Pozhuthana panchayat in Vythiri taluk of Wayanad district is located about 8 km west of Kalpetta town. It is bounded on the north by Thariode panchayats, south by vythiri taluk panchayat, east by Kalpetta municipality and west by Kozhikode District. It lies between 11°31’57" and 11°37’53" north latitude and 75°56’38" and 76°03’21" east longitude.

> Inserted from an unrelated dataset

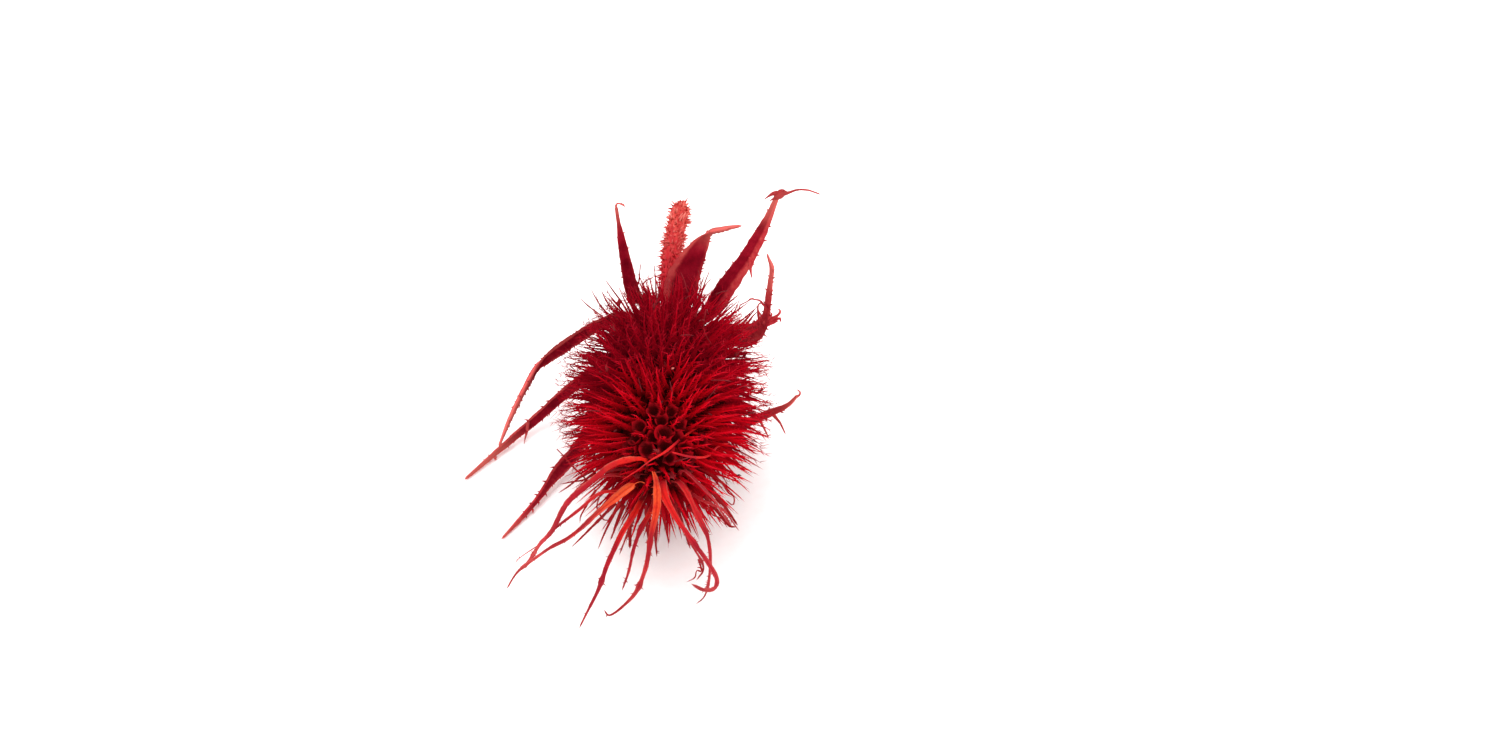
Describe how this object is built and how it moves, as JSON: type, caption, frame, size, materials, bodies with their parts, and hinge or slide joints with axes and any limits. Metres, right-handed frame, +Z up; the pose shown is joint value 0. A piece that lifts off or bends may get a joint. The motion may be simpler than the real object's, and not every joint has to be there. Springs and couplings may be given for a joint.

The panchayat is mostly drained by Pozhuthana river and the streamlets draining into it. The Pozhuthana River flows through the middle of the panchayat from south to north and finally drains into Kabani River. The panchayat area is moderately well drained to well drained and exhibits a dendritic drainage pattern. The depth of ground water fluctuates considerably with physiography, but generally remains between a depth of 5–20 m in the elevated areas and 1–5 m in the valleys.

==Demographics==
As of 2001 India census, Achooranam had a population of 9754 with 4755 males and 4999 females.
==Transportation==
Puzhuthana is 74 km by road from Kozhikode railway station and this road includes nine hairpin bends. The nearest major airport is at Calicut. The road to the east connects to Mysore and Bangalore. Night journey is allowed on this sector as it goes through Bandipur national forest. The nearest railway station is Mysore. There are airports at Bangalore and Calicut. Pozhuthana is 5 kilometers from Vythiri town.